Druid
"History shows again and again how nature points the folly of man!"
- – Blue Oyster Cult, Godzilla
"I am the queen of every hive. I am the fire on every hill. I am the shield over every head. I am the spear of battle. Who but I am both the tree and the lightning that strikes it?"
- – The Butcher
Pre-christian Celtic priests often associated with nature and divination. And human sacrifice. Don't forget the human sacrifice. In modern times druidism has been revived under the new-age movements minus human sacrifice. In fantasy druids are often powerful magicians or cleric variants who get their powers from communing with nature, more like historical shamans.

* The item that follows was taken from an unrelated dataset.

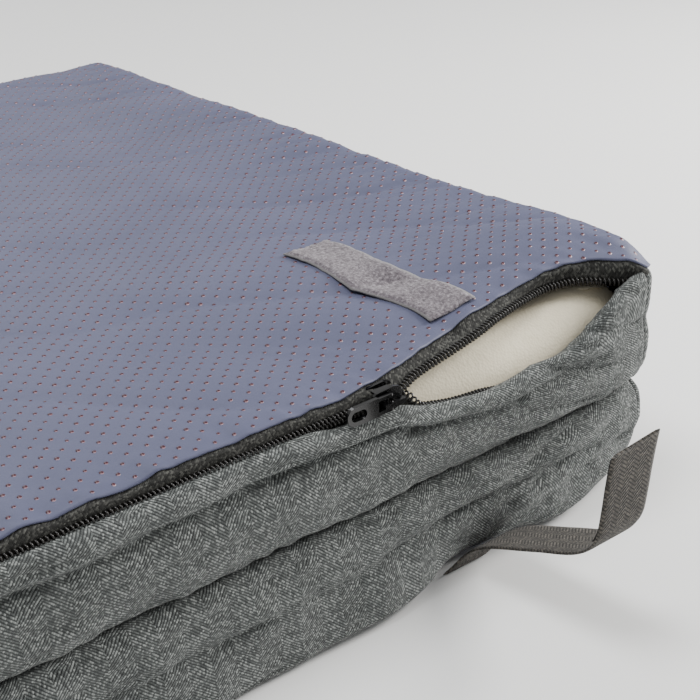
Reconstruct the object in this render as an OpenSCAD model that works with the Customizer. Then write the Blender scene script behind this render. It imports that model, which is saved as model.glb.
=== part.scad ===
// Folding kneeling pad: two zipped, foam-filled pads joined along their back edge,
// stored folded with the non-slip sides outward and held shut by two webbing straps.
// Millimetres. +Z is up, X runs along the zips, the hinge is at +Y and the zips at -Y.
// The origin is on the ground under the centre of the pads.

/* [Pads] */

// width of each pad, along the zip
pad_w = 500; // [300:5:700]
// depth of each pad, from the zip to the hinge
pad_d = 490; // [300:5:600]
// thickness of each pad with its cover
pad_t = 52; // [30:1:80]
// radius of the upright corners
corner_r = 15; // [8:1:40]
// gap between the folded pads
fold_gap = 0.6; // [0.3:0.1:3]
// thickness of the cover fabric
cover_t = 1.2; // [0.8:0.1:2]
// clear depth between the front band and the foam, which the zip sliders run in
foam_front_gap = 3.6; // [3.2:0.1:8]

/* [Zip] */

// distance of the zip's centre line from the non-slip face
zip_drop = 6.5; // [6.5:0.5:20]
// width of the closed chain of coils
chain_w = 5.8; // [4:0.1:8]
// thickness of the coils
coil_t = 2.4; // [1.5:0.1:3]
// thickness of the woven zip tape
tape_t = 0.8; // [0.5:0.1:1.2]
// length of the slider body
slider_len = 13.4; // [10:0.1:16]
// width of the slider body
slider_w = 9.6; // [8:0.1:12]
// thickness of each slider plate
plate_t = 1.2; // [0.8:0.1:2]
// pull tab: distance from its pivot to its tip
pull_len = 21; // [15:0.5:40]
// width of the pull tab
pull_w = 7.6; // [5:0.1:8.8]
// upper slider: distance of its centre from the pads' middle
upper_slider_x = 93; // [-200:0.5:200]
// height of the rolled lip of the front band
lip_h = 14; // [6:0.5:20]
// how far the rolled lip stands out of the band
lip_out = 4.5; // [2:0.1:8]

/* [Open mouth of the upper zip] */

// how far the band side droops at its lowest place
mouth_droop = 12; // [0:0.5:20]
// how far the panel side is drawn back at its furthest place
mouth_back = 25; // [0:0.5:30]

/* [Straps and patches] */

// width of the webbing and of the patches
strap_w = 25; // [15:1:50]
// thickness of the webbing
strap_t = 1.4; // [1:0.1:1.4]
// distance of each strap's centre line from the pads' middle
strap_x = 145; // [60:1:220]
// length of the loop patches
patch_len = 92; // [40:1:150]
// distance of the loop patches from the front edge
patch_back = 24; // [10:1:100]
// thickness of the loop patches
patch_t = 1.5; // [1:0.1:3]

/* [Hinge strip] */

// height of the strip that joins the back edges
hinge_h = 26; // [12:1:40]
// thickness of the hinge strip
hinge_t = 1.2; // [0.8:0.1:2]

/* [Hidden] */

$fn = 48;
w2 = pad_w / 2;
d2 = pad_d / 2;
zip_z = pad_t - zip_drop;
lip_top = zip_z - slider_w / 2 - 0.6;
zip_end = w2 - corner_r + 3;
slider_x = upper_slider_x;
parked_x = zip_end - slider_len / 2 - 1;
mouth_x0 = slider_x + slider_len / 2 + 0.4;
mouth_x1 = zip_end - 1;
steps = 16;
tape_in = 1.4;
plate_front = -d2 - coil_t - 0.5;
plate_back = -d2 + tape_t + 0.8;
pivot_y = plate_front - plate_t - 1.5;
folded_h = 2 * pad_t + fold_gap;

// ---- shapes of the mouth, u runs 0 to 1 along it --------------------------

function mouth_u(x) = (x - mouth_x0) / (mouth_x1 - mouth_x0);
function droop(u) = mouth_droop * sin(180 * pow(u, 0.85));
function drawn(u) = mouth_back * sin(180 * pow(u, 2));
function mouth_x(i) = mouth_x0 + (mouth_x1 - mouth_x0) * i / steps;

// centre line of the free coil on the panel side
function panel_coil(i) = [
  mouth_x(i),
  -d2 - coil_t / 2 + drawn(i / steps),
  zip_z + 2.4 + 1.2 * sin(180 * i / steps)
];

// centre line of the free coil on the band side
function band_coil(i) = [
  mouth_x(i),
  -d2 - coil_t / 2,
  zip_z - 2.4 - droop(i / steps)
];

// ---- placing the two covers ----------------------------------------------

module on_upper() {
  translate([0, 0, pad_t + fold_gap]) children();
}

module on_lower() {
  translate([0, 0, pad_t]) rotate([0, 180, 0]) children();
}

// ---- the cover and its foam, with the non-slip face up ----------------------

module outline(inset) {
  r = corner_r - inset;
  square([pad_w - 2 * inset, pad_d - 2 * corner_r], center = true);
  square([pad_w - 2 * corner_r, pad_d - 2 * inset], center = true);
  for (sx = [-1, 1], sy = [-1, 1])
    translate([sx * (w2 - corner_r), sy * (d2 - corner_r)]) circle(r);
}

module foam_core() {
  z0 = cover_t + 0.1;
  difference() {
    translate([0, 0, z0]) linear_extrude(pad_t - 2 * z0)
      intersection() {
        outline(cover_t + 0.3);
        translate([-w2, -d2 + foam_front_gap]) square([pad_w, pad_d]);
      }
    crown_cut();
  }
}

// the foam's front edge is crowned, so that the zip lies back over it
module crown_cut() {
  top = pad_t - cover_t - 0.1;
  back = -d2 + mouth_back + 9;
  translate([-w2, 0, 0]) rotate([90, 0, 90]) linear_extrude(pad_w)
    polygon([
      [-d2, pad_t - 20],
      [-d2 + foam_front_gap, pad_t - 20],
      [-d2 + 8, pad_t - 13.5],
      [-d2 + 16, pad_t - 8.5],
      [-d2 + 25, pad_t - 4.6],
      [back, top],
      [back, pad_t],
      [-d2, pad_t]
    ]);
}

module grip_panel(mouth) {
  translate([0, 0, pad_t - cover_t]) linear_extrude(cover_t)
    difference() {
      outline(0);
      if (mouth) polygon(concat(
        [[mouth_x0, -d2 - 1]],
        [for (i = [0 : steps]) [mouth_x(i), -d2 + 0.2 + 1.15 * drawn(i / steps)]],
        [[mouth_x1, -d2 - 1]]
      ));
    }
}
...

They are a mysterious bunch. No one knows who they are, or what they are doing.
Druids in Real Life
The Druids were the priestly class of the ancient Celts. It should be noted that we know incredibly little about the original, ancient Druids, their practices, beliefs or religion. This is because they refused to write anything down, instead relying on memorization, something that they were very good at [this was actually a rather common approach to record keeping for ancient cultures, the ancient Indians (as in actually from India) had the same mindset]. Most of the information we do have on Druids comes from the Romans, who the Druids were enemies of, and thus must be taken with a grain of salt. The Druids were not just the religious leaders of the Celts either; they also functioned as the advisors to tribal leaders, were poets and entertainers, and even acted as legal experts, judges and arbiters in disputes. Training to become a druid could take somewhere close to twenty years. It should be noted that the druids were not exactly 'nature worshipers'/animists the way they are depicted in most fantasy settings; they had sacred groves of oak-trees that they worshiped at, but they were pagan priests, not shamans; they worshiped a pantheon of various gods, not spirits of the natural world. Their Roman enemies had similar mindsets and even similar religious sites revering the gods in the natural world. The Druids died out in Continental Europe once the Romans conquered Gaul, and later would be wiped out in England as well, only surviving in Ireland and Scotland and a few parts of Wales. Once Ireland and Scotland converted to Christianity, they died out there as well (the tale of St Patrick driving all the snakes out of Ireland is actually thought by some to be poetic hyperbole of him converting all the druids, since there's no real evidence snakes ever lived on that island in the first place), with one exception; Bards. Basically, one of the original duties of the druids was reciting, composing and memorizing poetry, laws, stories, and history, as well as advising chieftains and kings. Bards were a subset of druids that specialized in exactly that while ignoring most of the religious or ceremonial stuff. When the regular druids died out, the bards remained, even after the coming of Christianity, albeit reduced in status to pure entertainers.
Druids in D&D
Druids have long been a staple class of D&D where they are known for their shapeshifting abilities, being able to turn into various animal forms, and being hilariously broken in 3.5e. Using this ability might incur the Familiarity Question, so make sure to run this by the DM prior to playing a Druid.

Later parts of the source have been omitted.